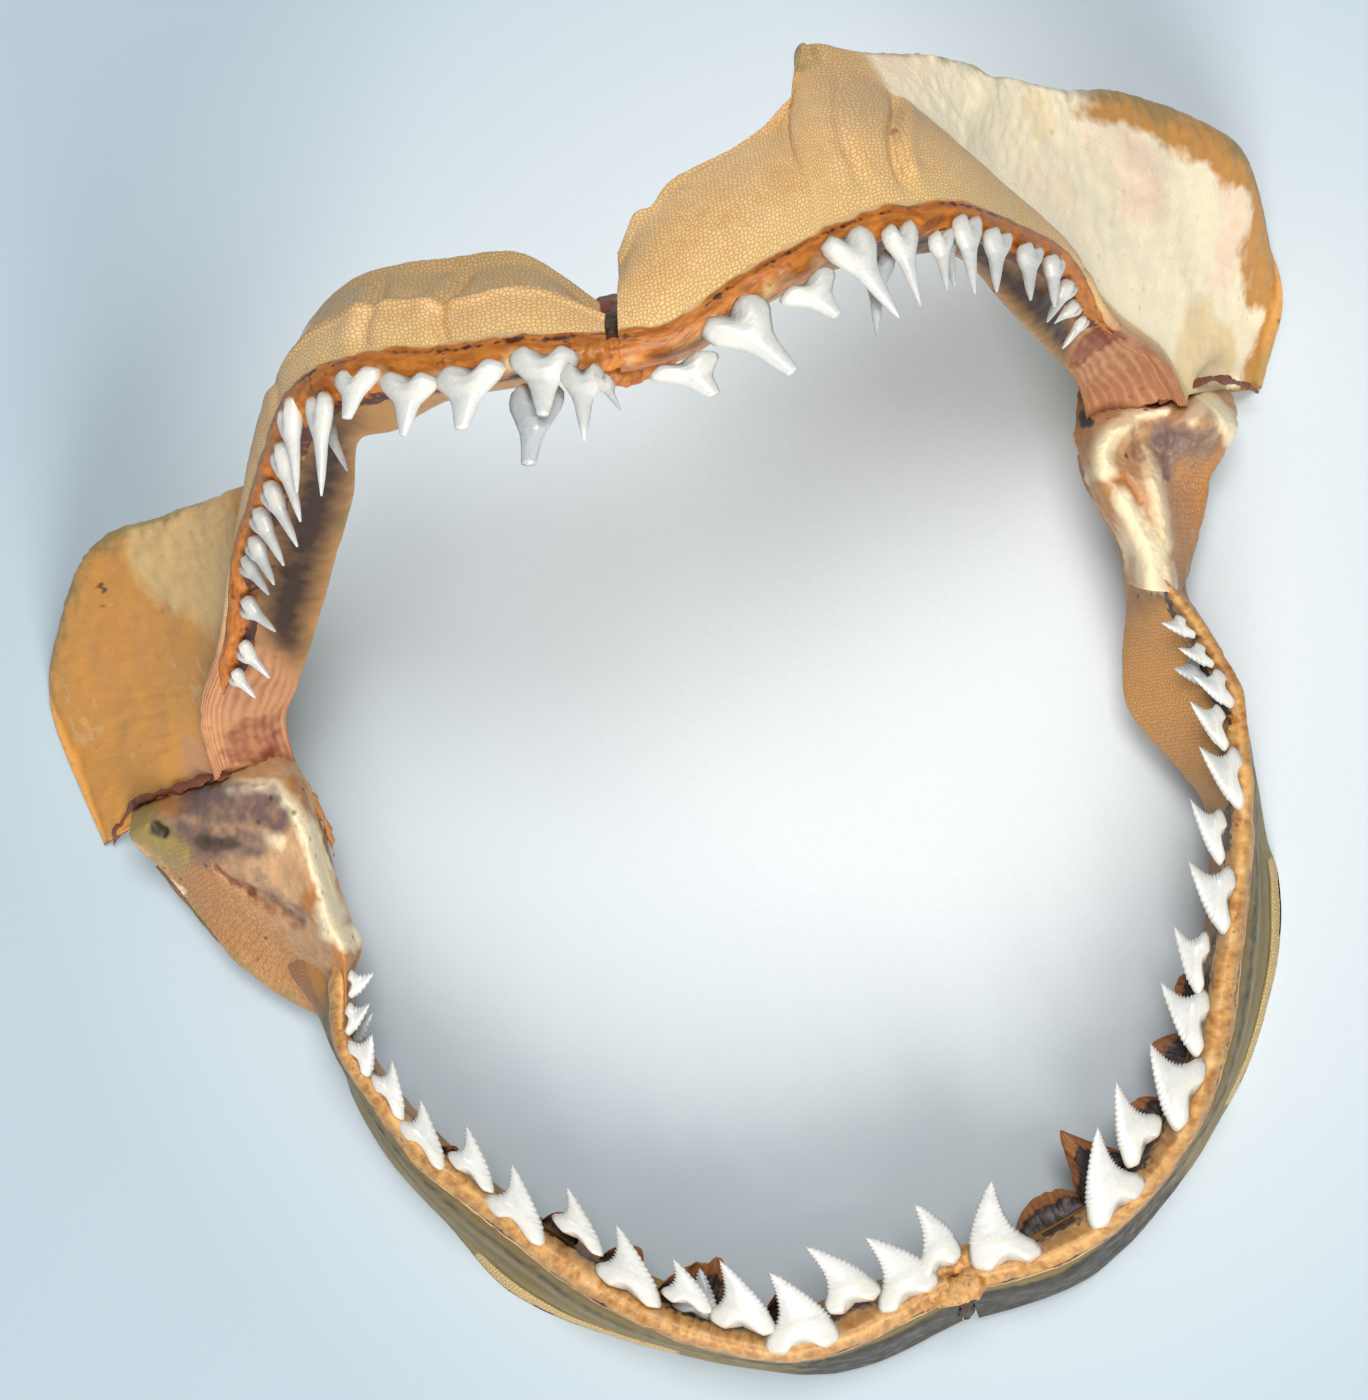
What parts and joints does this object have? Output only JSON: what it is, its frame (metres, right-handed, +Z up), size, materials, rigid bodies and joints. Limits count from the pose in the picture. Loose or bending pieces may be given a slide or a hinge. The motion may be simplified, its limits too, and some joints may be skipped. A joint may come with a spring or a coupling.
{
  "type": "dried shark jaws, open",
  "caption": "Dried jaws of a requiem shark lying open: upper arch flat, lower arch raised, with toothed rims and flared wings.",
  "frame": {"origin": "middle of the footprint, on the surface that the specimen lies on", "axes": "+Z up, +Y towards the lower jaw's symphysis, -Y towards the upper jaw's symphysis, +X towards the animal's right side"},
  "size_m": [0.328, 0.288, 0.1991],
  "materials": {
    "cartilage_lower": "dried cartilage, tan, fine mosaic of pale tiles, cream and ochre wings",
    "cartilage_upper": "dried cartilage, greenish grey outer face, brown near the joint",
    "teeth": "glossy off-white enamel, ivory roots",
    "tissue": "dried ligament and joint capsule, brown"
  },
  "bodies": {
    "root": {"lower_jaw_right": "cartilage_lower", "lower_jaw_left": "cartilage_lower", "upper_jaw_right": "cartilage_upper", "upper_jaw_left": "cartilage_upper", "lower_teeth_right": "teeth", "lower_teeth_left": "teeth", "upper_teeth_right": "teeth", "upper_teeth_left": "teeth", "lower_symphysis": "tissue", "upper_symphysis": "tissue", "jaw_joint_right": "tissue", "jaw_joint_left": "tissue"}
  },
  "joints": []
}
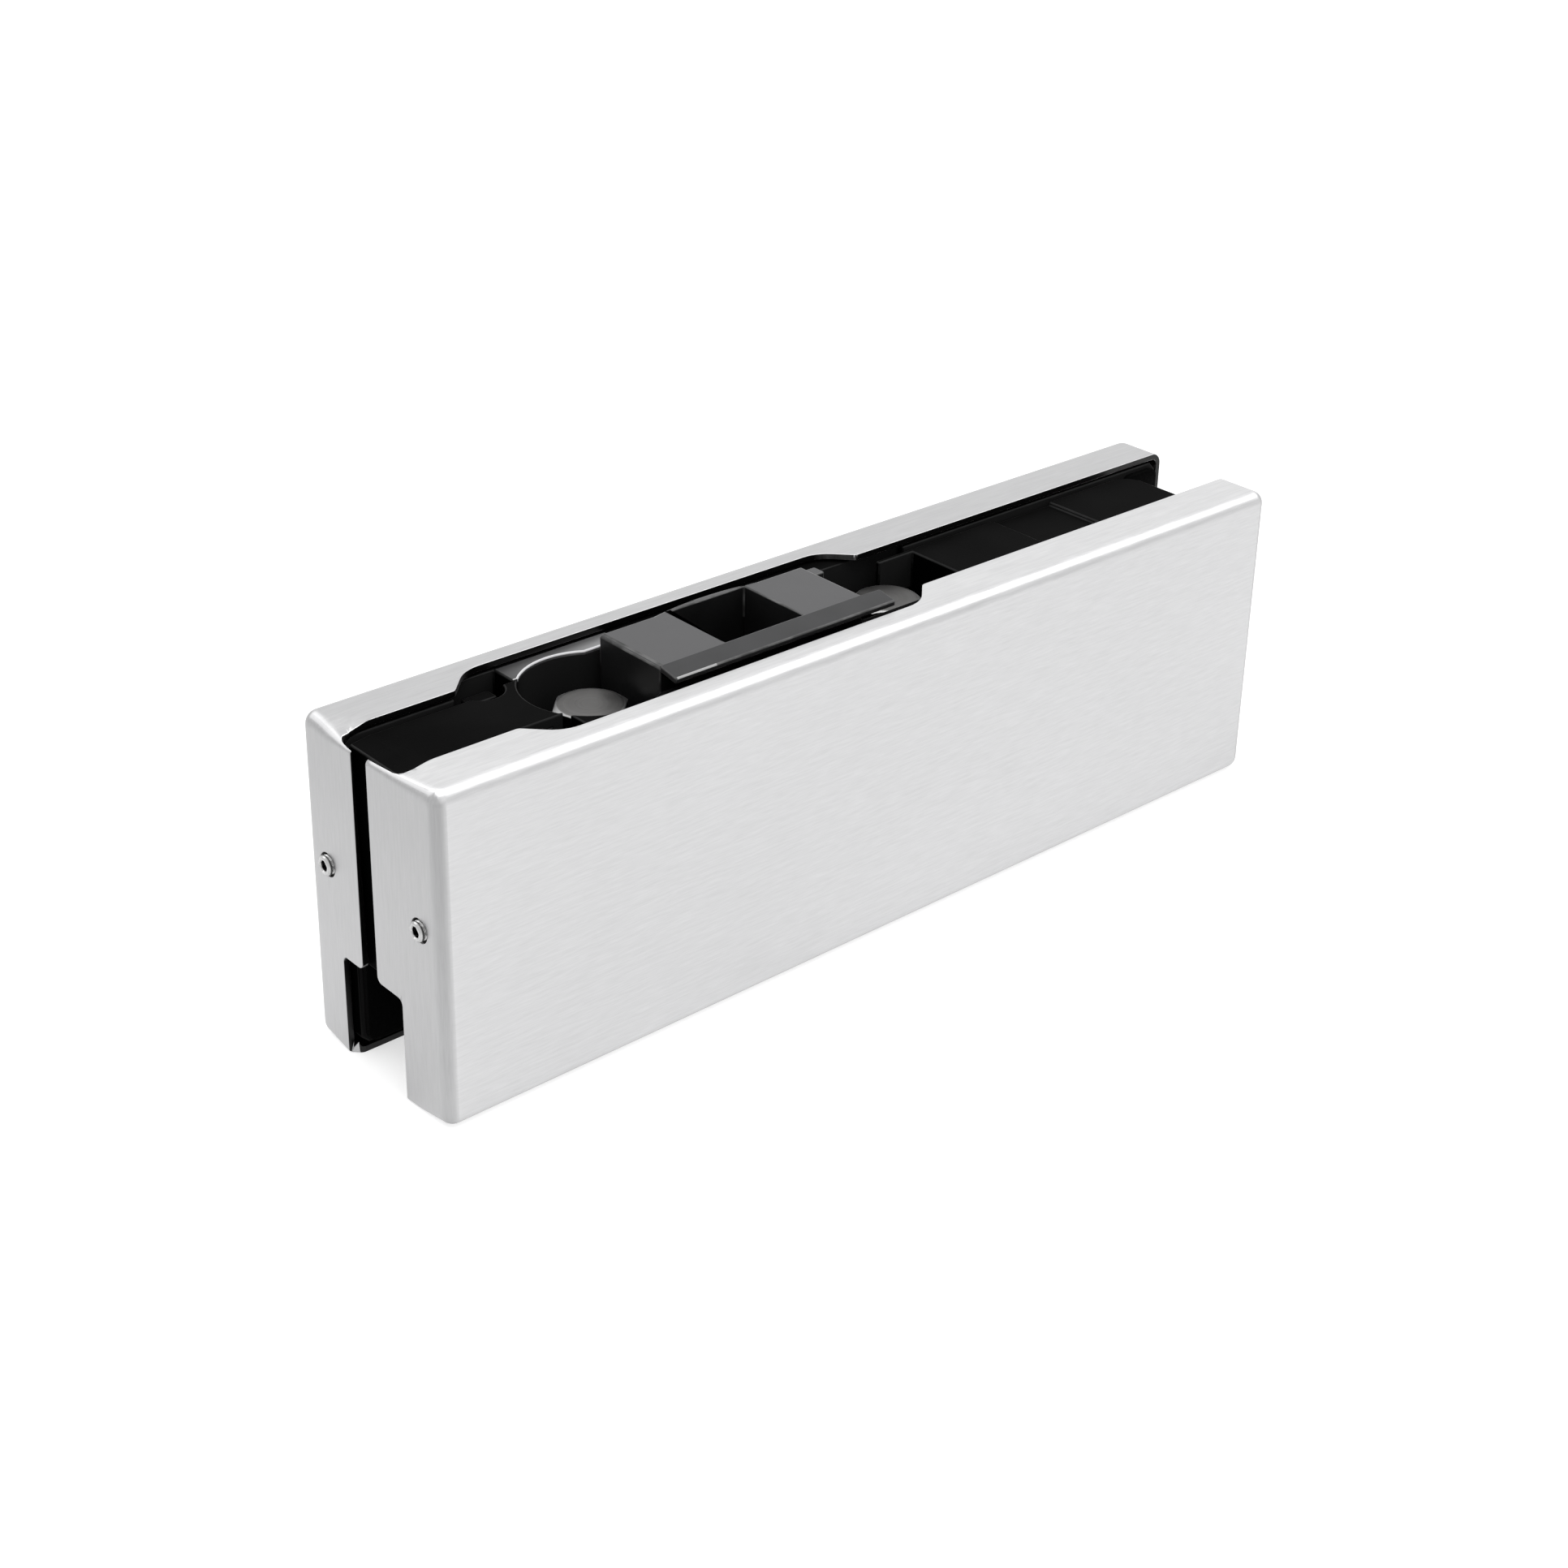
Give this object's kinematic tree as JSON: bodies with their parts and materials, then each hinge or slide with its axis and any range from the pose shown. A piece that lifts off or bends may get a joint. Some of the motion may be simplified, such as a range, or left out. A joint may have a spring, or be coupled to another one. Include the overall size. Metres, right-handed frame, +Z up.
{
  "type": "glass patch fitting",
  "caption": "Corner patch fitting that clamps the notched corner of a frameless glass door and holds an adjustable spindle socket.",
  "frame": {"origin": "centre of the covers' footprint, on the plane the fitting stands on with its glass side down", "axes": "+X runs along the door from its pivot corner, +Y runs from the front face to the back face, +Z points up, the way the spindle socket opens"},
  "size_m": [0.1654, 0.032, 0.0525],
  "materials": {
    "cover_steel": "brushed stainless",
    "black_casting": "black coated casting",
    "satin_black_steel": "satin black",
    "bright_steel": "plated",
    "dark_steel": "oiled black",
    "gasket_rubber": "matt"
  },
  "bodies": {
    "clamp": {"front_cover": "cover_steel", "back_cover": "cover_steel", "front_casting": "black_casting", "back_casting": "black_casting", "insert_bolt_left": "bright_steel", "insert_bolt_right": "bright_steel", "insert_washer_left": "bright_steel", "insert_washer_right": "bright_steel", "clamp_screw_left": "dark_steel", "clamp_screw_middle": "dark_steel", "clamp_screw_right": "dark_steel", "cover_screw_front_left": "dark_steel", "cover_screw_front_right": "dark_steel", "cover_screw_back_left": "dark_steel", "cover_screw_back_right": "dark_steel", "front_gasket": "gasket_rubber", "back_gasket": "gasket_rubber"},
    "insert": {"spindle_insert": "satin_black_steel"}
  },
  "joints": [
    {"name": "insert_adjust", "type": "slide", "parent": "clamp", "child": "insert", "axis": [1, 0, 0], "range_m": [-0.0009, 0.0051]}
  ]
}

What to work on:
Restate the whole listing exactly, leaving out nothing.

Full answer:
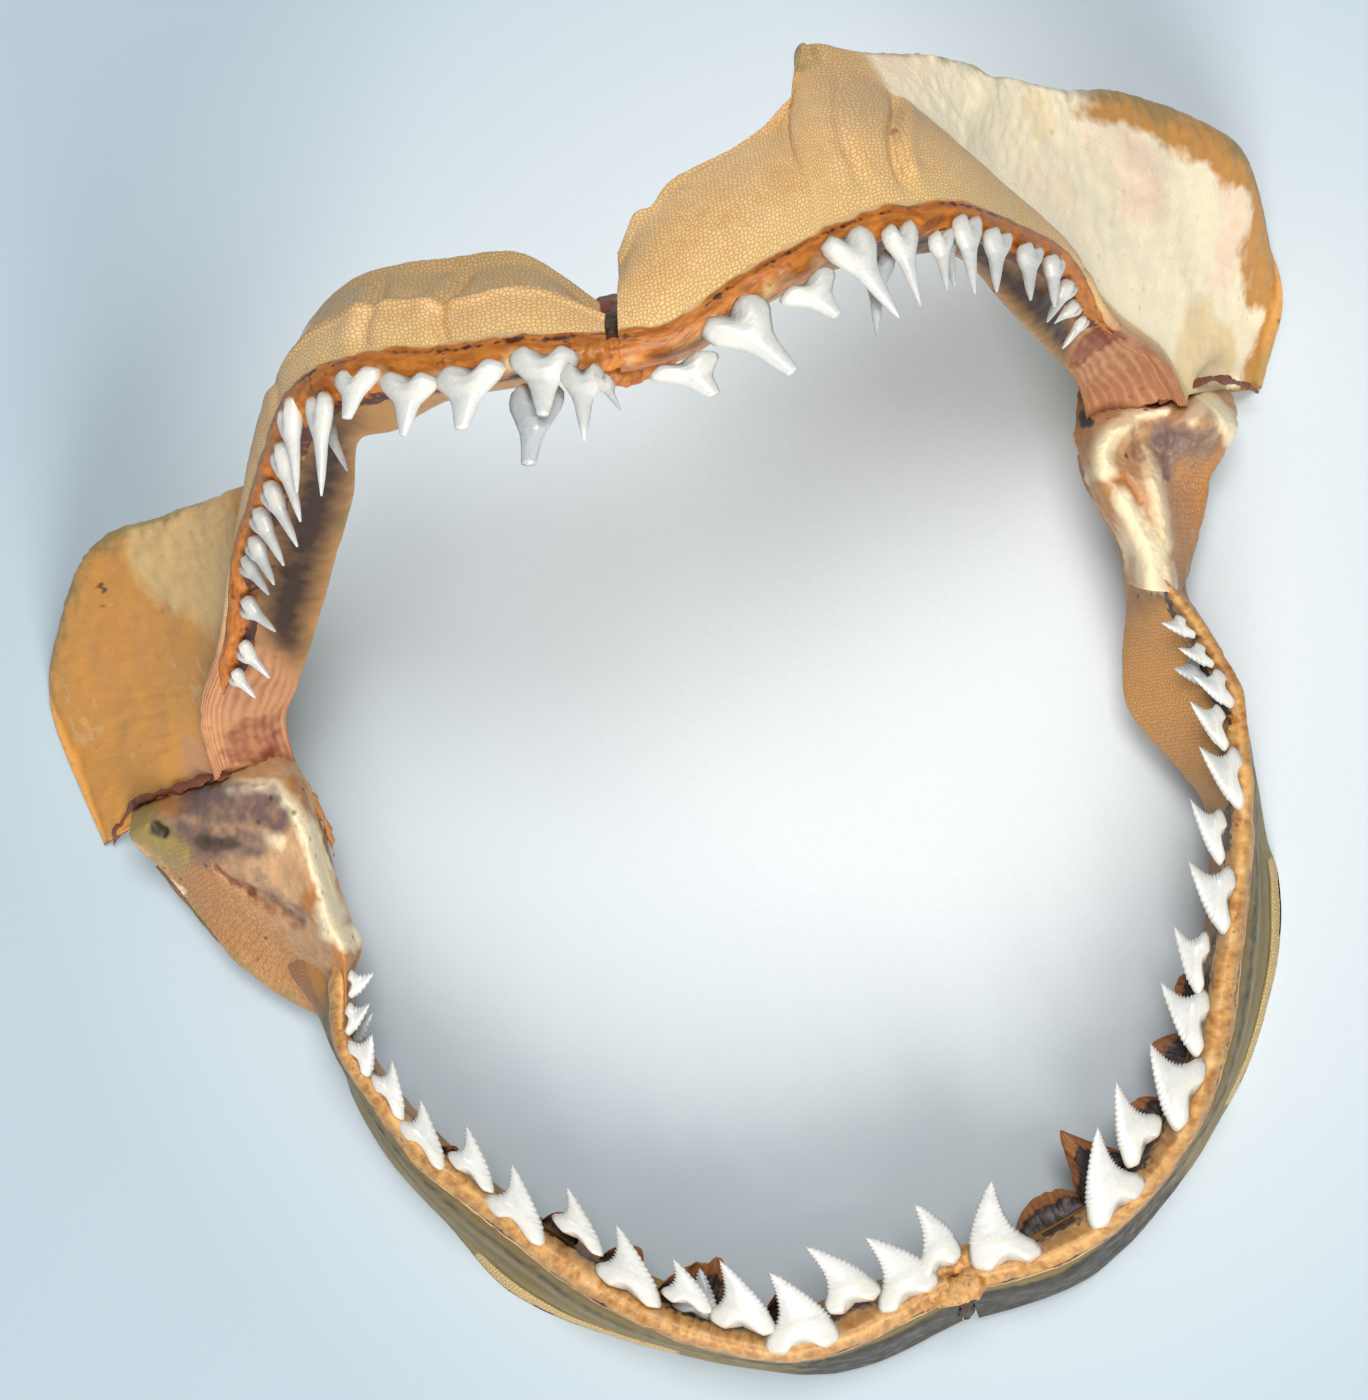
What parts and joints does this object have? Output only JSON: what it is, its frame (metres, right-handed, +Z up), size, materials, rigid bodies and joints. Limits count from the pose in the picture. Loose or bending pieces may be given a slide or a hinge. The motion may be simplified, its limits too, and some joints may be skipped. A joint may come with a spring or a coupling.
{
  "type": "dried shark jaws, open",
  "caption": "Dried jaws of a requiem shark lying open: upper arch flat, lower arch raised, with toothed rims and flared wings.",
  "frame": {"origin": "middle of the footprint, on the surface that the specimen lies on", "axes": "+Z up, +Y towards the lower jaw's symphysis, -Y towards the upper jaw's symphysis, +X towards the animal's right side"},
  "size_m": [0.328, 0.288, 0.1991],
  "materials": {
    "cartilage_lower": "dried cartilage, tan, fine mosaic of pale tiles, cream and ochre wings",
    "cartilage_upper": "dried cartilage, greenish grey outer face, brown near the joint",
    "teeth": "glossy off-white enamel, ivory roots",
    "tissue": "dried ligament and joint capsule, brown"
  },
  "bodies": {
    "root": {"lower_jaw_right": "cartilage_lower", "lower_jaw_left": "cartilage_lower", "upper_jaw_right": "cartilage_upper", "upper_jaw_left": "cartilage_upper", "lower_teeth_right": "teeth", "lower_teeth_left": "teeth", "upper_teeth_right": "teeth", "upper_teeth_left": "teeth", "lower_symphysis": "tissue", "upper_symphysis": "tissue", "jaw_joint_right": "tissue", "jaw_joint_left": "tissue"}
  },
  "joints": []
}
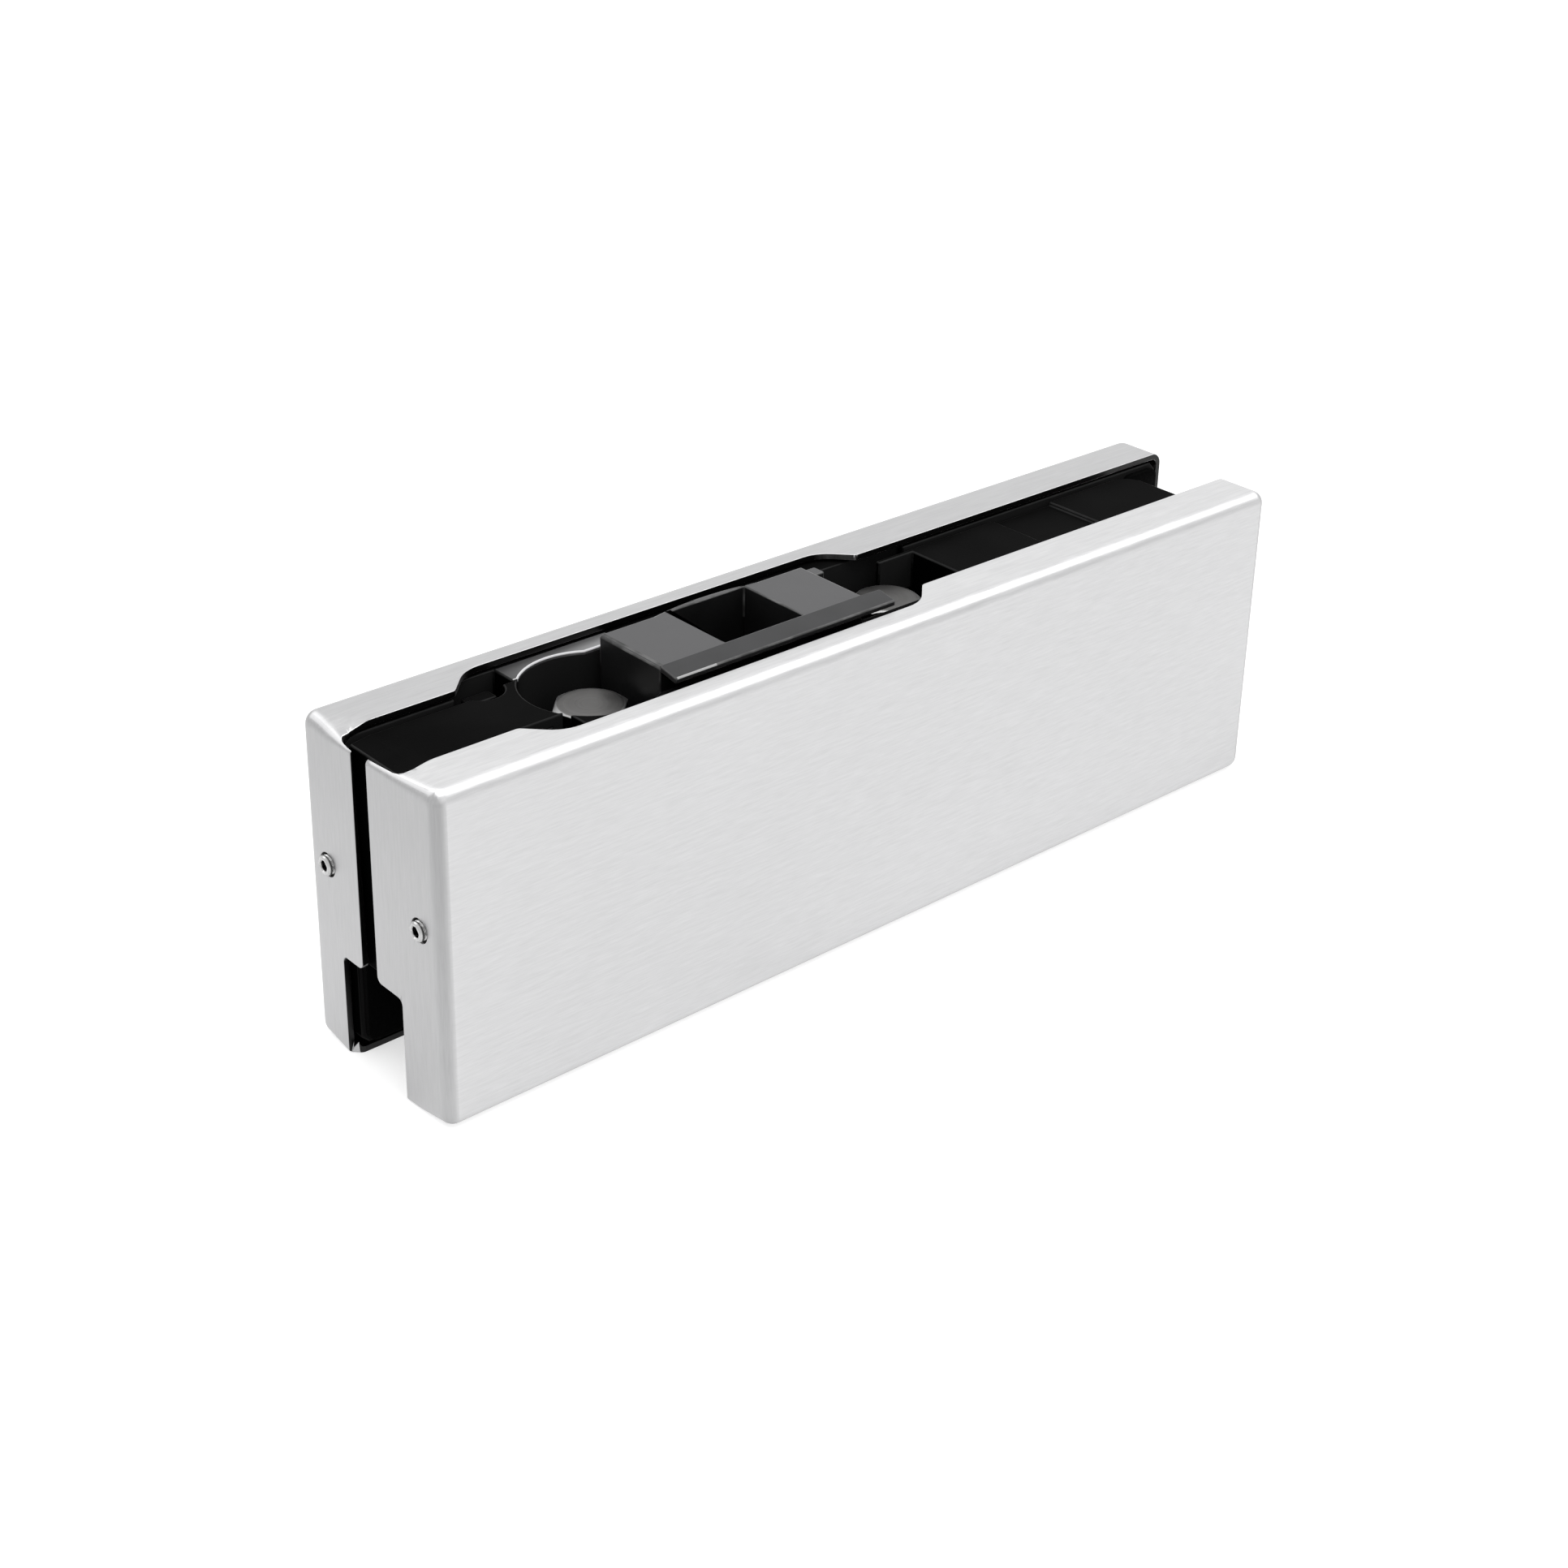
Give this object's kinematic tree as JSON: bodies with their parts and materials, then each hinge or slide with its axis and any range from the pose shown. A piece that lifts off or bends may get a joint. Some of the motion may be simplified, such as a range, or left out. A joint may have a spring, or be coupled to another one. Include the overall size. Metres, right-handed frame, +Z up.
{
  "type": "glass patch fitting",
  "caption": "Corner patch fitting that clamps the notched corner of a frameless glass door and holds an adjustable spindle socket.",
  "frame": {"origin": "centre of the covers' footprint, on the plane the fitting stands on with its glass side down", "axes": "+X runs along the door from its pivot corner, +Y runs from the front face to the back face, +Z points up, the way the spindle socket opens"},
  "size_m": [0.1654, 0.032, 0.0525],
  "materials": {
    "cover_steel": "brushed stainless",
    "black_casting": "black coated casting",
    "satin_black_steel": "satin black",
    "bright_steel": "plated",
    "dark_steel": "oiled black",
    "gasket_rubber": "matt"
  },
  "bodies": {
    "clamp": {"front_cover": "cover_steel", "back_cover": "cover_steel", "front_casting": "black_casting", "back_casting": "black_casting", "insert_bolt_left": "bright_steel", "insert_bolt_right": "bright_steel", "insert_washer_left": "bright_steel", "insert_washer_right": "bright_steel", "clamp_screw_left": "dark_steel", "clamp_screw_middle": "dark_steel", "clamp_screw_right": "dark_steel", "cover_screw_front_left": "dark_steel", "cover_screw_front_right": "dark_steel", "cover_screw_back_left": "dark_steel", "cover_screw_back_right": "dark_steel", "front_gasket": "gasket_rubber", "back_gasket": "gasket_rubber"},
    "insert": {"spindle_insert": "satin_black_steel"}
  },
  "joints": [
    {"name": "insert_adjust", "type": "slide", "parent": "clamp", "child": "insert", "axis": [1, 0, 0], "range_m": [-0.0009, 0.0051]}
  ]
}